What needs to be done
Write out exactly the lines that run from the line containing "let seed = FIRST_SPIKE_SEED;" through the line containing "if empty is"; both end lines belong to the answer.

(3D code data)
+ + + + +

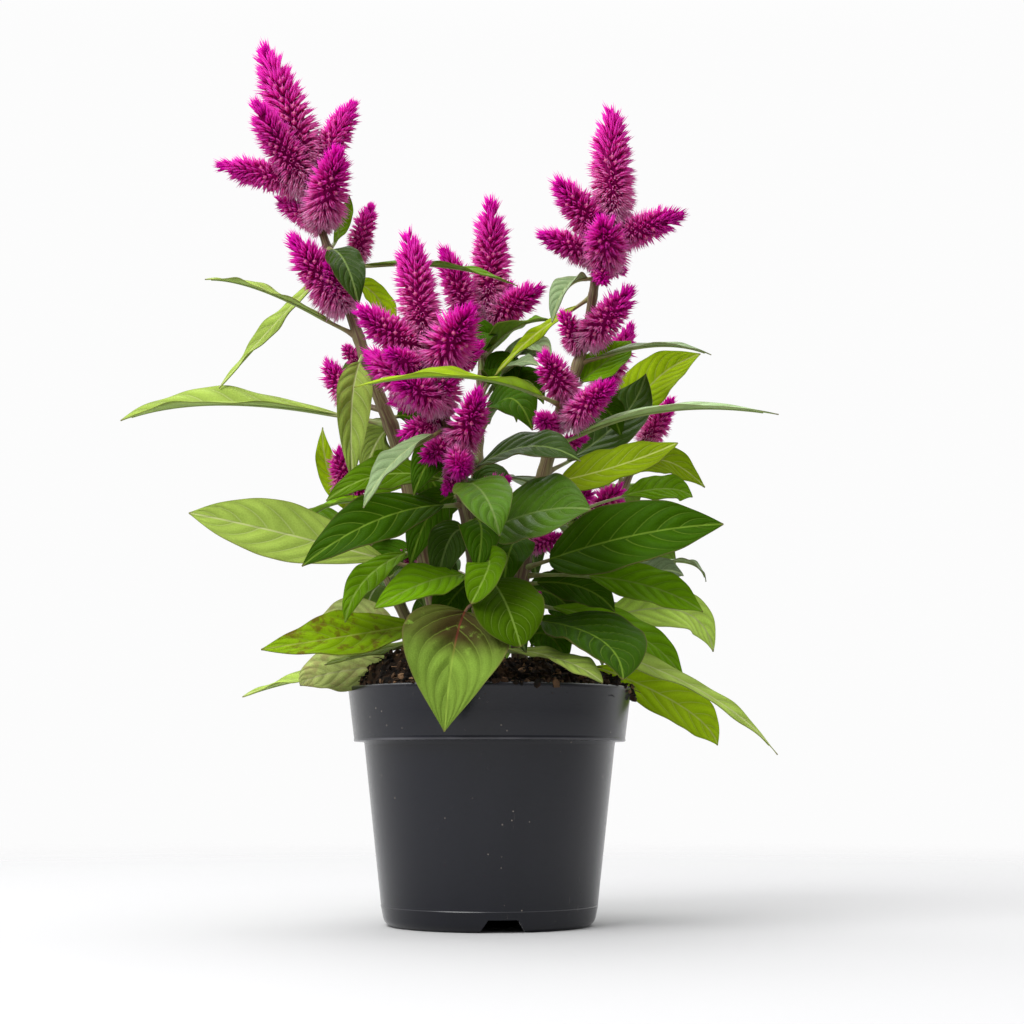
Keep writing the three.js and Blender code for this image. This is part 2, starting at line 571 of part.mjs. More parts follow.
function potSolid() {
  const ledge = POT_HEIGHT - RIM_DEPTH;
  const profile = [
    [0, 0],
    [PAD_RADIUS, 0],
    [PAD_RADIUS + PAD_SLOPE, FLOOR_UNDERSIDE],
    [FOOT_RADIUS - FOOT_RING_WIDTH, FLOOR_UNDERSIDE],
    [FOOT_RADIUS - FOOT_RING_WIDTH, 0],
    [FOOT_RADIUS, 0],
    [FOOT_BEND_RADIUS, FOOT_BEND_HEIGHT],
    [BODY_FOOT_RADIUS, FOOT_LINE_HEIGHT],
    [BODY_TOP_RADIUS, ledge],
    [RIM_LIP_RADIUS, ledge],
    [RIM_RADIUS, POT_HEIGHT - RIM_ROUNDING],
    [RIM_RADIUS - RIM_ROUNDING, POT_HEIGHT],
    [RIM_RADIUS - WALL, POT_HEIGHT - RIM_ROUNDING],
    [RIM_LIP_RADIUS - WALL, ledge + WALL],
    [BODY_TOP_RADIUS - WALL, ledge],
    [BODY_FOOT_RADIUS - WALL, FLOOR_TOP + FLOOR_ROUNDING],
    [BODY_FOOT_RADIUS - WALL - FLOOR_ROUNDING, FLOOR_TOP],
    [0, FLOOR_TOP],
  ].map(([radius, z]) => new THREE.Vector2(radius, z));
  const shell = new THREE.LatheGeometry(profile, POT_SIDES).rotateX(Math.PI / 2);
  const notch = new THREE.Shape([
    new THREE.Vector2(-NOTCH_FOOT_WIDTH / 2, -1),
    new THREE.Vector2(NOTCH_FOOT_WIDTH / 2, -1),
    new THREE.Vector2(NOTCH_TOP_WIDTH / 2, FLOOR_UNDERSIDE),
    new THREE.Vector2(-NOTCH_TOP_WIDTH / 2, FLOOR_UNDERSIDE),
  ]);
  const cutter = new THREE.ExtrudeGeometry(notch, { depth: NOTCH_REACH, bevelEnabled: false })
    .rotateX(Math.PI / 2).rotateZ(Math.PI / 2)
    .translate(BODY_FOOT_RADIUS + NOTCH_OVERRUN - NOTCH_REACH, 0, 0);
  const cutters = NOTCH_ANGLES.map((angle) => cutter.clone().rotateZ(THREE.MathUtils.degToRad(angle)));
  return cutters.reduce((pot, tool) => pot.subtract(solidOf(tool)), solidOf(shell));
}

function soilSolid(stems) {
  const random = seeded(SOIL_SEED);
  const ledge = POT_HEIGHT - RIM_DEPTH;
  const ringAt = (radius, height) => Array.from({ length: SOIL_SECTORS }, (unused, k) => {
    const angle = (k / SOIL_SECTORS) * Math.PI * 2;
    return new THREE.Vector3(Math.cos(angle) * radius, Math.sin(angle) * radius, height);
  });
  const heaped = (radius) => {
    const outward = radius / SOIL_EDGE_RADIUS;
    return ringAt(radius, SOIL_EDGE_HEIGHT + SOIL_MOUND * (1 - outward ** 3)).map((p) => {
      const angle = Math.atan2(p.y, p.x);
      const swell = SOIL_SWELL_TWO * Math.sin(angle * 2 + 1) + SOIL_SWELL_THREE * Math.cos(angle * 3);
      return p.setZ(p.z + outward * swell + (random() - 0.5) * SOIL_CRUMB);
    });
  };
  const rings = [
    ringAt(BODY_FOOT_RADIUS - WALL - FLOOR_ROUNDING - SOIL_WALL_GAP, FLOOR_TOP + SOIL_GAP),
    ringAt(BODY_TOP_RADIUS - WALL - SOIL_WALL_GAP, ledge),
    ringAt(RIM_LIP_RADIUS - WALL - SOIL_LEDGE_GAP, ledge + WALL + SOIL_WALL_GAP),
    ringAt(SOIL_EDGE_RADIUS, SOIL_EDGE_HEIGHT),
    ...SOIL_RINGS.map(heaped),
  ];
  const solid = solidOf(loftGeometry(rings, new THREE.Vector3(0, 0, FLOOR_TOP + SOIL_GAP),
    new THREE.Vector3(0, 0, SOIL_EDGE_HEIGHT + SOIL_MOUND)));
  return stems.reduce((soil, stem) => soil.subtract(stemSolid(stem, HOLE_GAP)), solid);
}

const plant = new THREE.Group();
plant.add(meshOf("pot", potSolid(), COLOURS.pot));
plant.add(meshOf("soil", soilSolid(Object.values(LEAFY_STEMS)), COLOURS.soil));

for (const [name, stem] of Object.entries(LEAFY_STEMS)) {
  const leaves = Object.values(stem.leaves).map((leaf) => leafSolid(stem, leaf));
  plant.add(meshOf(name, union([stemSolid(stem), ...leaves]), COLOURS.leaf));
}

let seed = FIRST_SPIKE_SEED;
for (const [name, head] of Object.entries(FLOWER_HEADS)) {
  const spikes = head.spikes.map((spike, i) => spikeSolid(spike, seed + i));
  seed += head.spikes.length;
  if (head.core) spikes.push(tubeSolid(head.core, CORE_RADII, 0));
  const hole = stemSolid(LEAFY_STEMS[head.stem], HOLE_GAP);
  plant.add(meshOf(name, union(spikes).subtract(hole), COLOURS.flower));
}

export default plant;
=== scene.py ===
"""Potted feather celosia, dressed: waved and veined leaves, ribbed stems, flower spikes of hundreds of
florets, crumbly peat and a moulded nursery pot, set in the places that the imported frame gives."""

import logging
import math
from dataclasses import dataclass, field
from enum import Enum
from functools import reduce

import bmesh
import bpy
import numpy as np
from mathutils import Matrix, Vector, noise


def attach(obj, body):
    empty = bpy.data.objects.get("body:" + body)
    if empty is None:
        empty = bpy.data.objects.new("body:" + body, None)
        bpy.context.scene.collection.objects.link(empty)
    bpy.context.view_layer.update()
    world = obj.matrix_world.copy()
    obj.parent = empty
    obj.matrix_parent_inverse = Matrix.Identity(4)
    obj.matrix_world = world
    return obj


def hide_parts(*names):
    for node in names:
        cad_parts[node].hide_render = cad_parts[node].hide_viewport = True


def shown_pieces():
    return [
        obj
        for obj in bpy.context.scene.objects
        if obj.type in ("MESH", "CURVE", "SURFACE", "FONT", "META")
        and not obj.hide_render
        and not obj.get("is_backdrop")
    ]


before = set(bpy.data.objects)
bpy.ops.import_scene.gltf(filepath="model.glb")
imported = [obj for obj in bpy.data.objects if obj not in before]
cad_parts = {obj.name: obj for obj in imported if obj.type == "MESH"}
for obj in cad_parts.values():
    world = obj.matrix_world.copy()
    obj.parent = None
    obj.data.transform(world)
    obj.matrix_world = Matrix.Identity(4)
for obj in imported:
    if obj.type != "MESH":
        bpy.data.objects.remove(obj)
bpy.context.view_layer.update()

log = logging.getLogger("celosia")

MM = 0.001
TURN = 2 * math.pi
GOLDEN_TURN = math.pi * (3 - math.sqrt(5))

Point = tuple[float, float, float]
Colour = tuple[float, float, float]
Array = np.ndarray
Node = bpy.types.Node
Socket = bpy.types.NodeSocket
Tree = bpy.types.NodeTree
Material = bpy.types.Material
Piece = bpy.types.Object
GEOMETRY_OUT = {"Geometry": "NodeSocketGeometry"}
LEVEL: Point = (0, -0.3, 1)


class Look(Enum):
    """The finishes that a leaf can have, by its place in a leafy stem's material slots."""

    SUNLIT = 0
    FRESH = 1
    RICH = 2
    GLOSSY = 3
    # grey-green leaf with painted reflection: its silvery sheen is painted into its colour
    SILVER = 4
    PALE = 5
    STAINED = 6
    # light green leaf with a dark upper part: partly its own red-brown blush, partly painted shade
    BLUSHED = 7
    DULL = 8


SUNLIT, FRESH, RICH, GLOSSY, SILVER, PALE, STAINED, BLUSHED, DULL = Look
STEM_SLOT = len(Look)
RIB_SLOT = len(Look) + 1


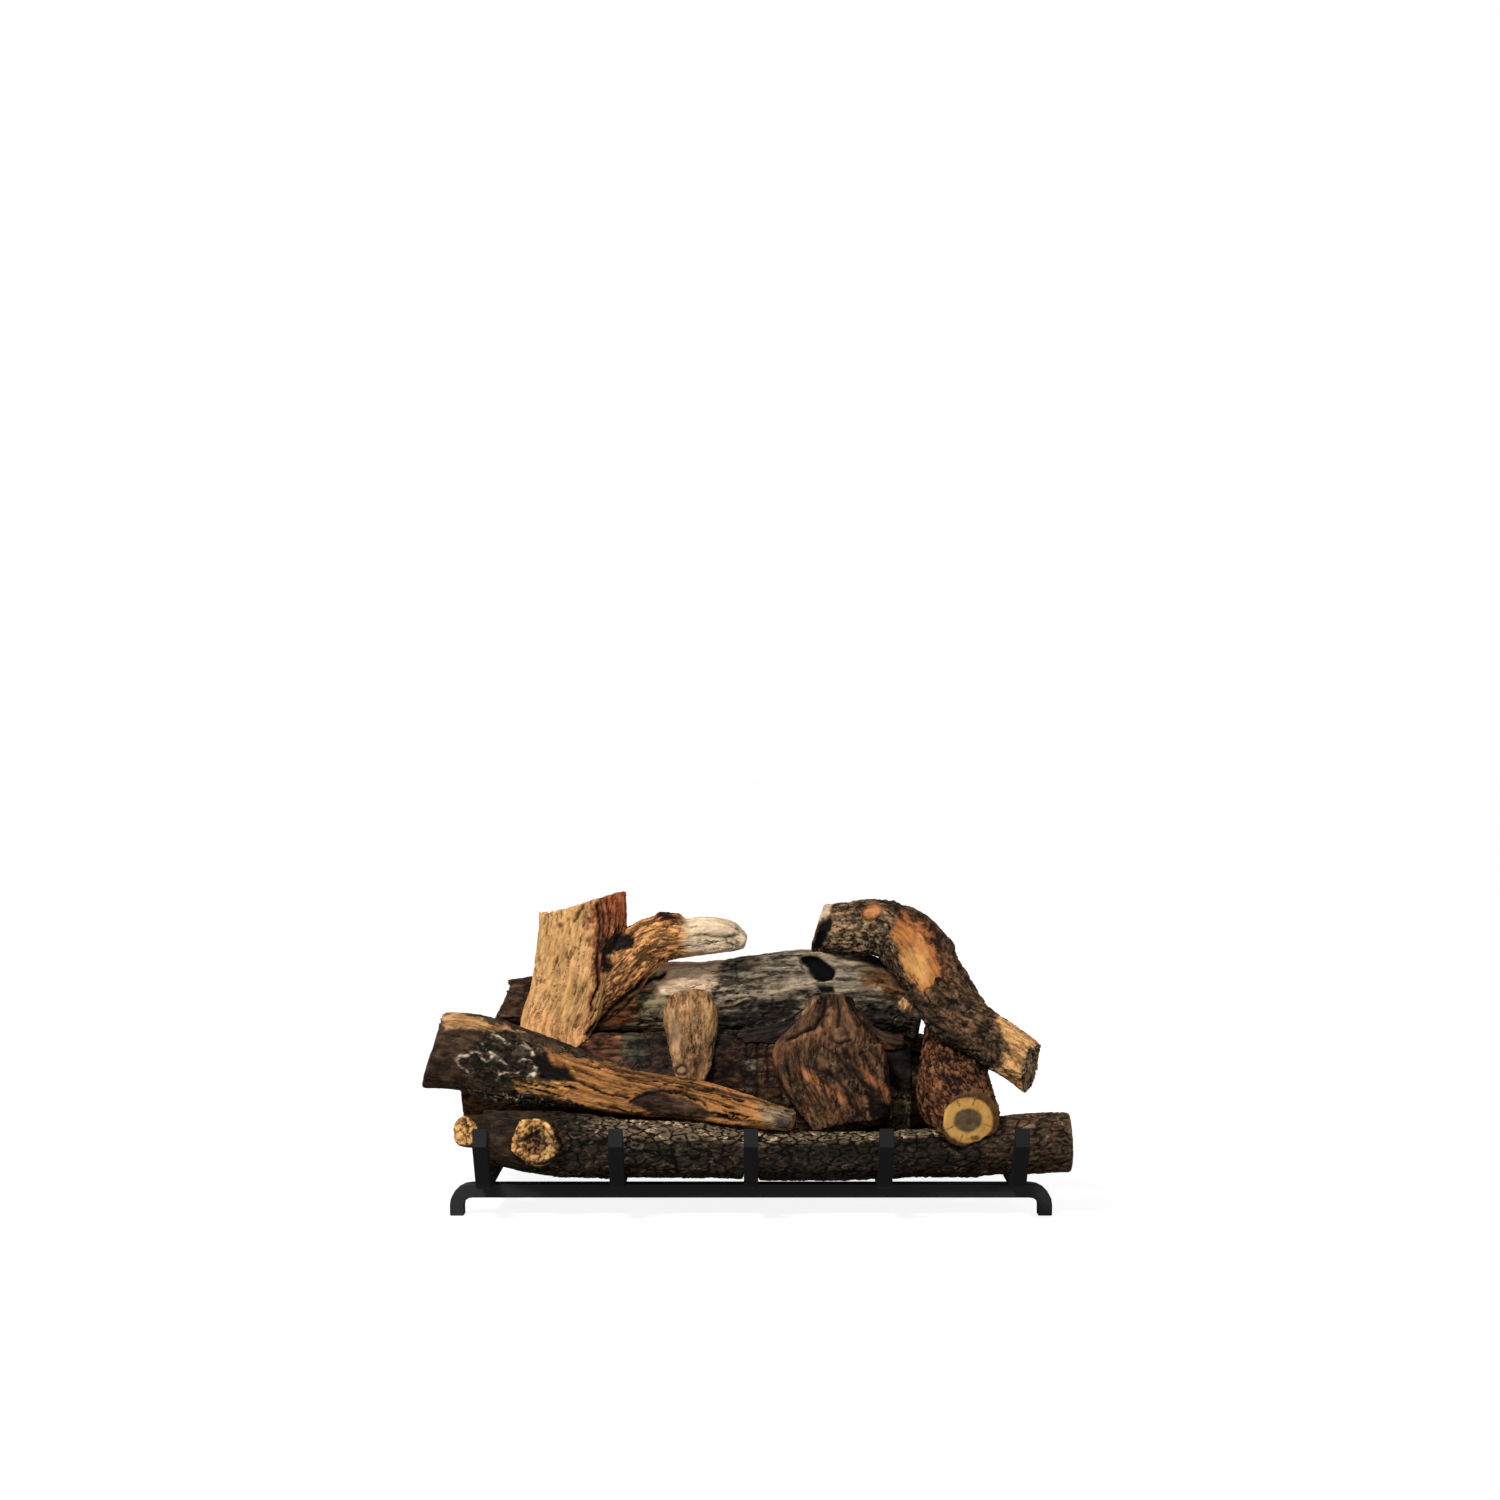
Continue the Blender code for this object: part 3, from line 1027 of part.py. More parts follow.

+ + + + +

Answer to this task
let seed = FIRST_SPIKE_SEED;
for (const [name, head] of Object.entries(FLOWER_HEADS)) {
  const spikes = head.spikes.map((spike, i) => spikeSolid(spike, seed + i));
  seed += head.spikes.length;
  if (head.core) spikes.push(tubeSolid(head.core, CORE_RADII, 0));
  const hole = stemSolid(LEAFY_STEMS[head.stem], HOLE_GAP);
  plant.add(meshOf(name, union(spikes).subtract(hole), COLOURS.flower));
}

export default plant;
=== scene.py ===
"""Potted feather celosia, dressed: waved and veined leaves, ribbed stems, flower spikes of hundreds of
florets, crumbly peat and a moulded nursery pot, set in the places that the imported frame gives."""

import logging
import math
from dataclasses import dataclass, field
from enum import Enum
from functools import reduce

import bmesh
import bpy
import numpy as np
from mathutils import Matrix, Vector, noise


def attach(obj, body):
    empty = bpy.data.objects.get("body:" + body)
    if empty is None:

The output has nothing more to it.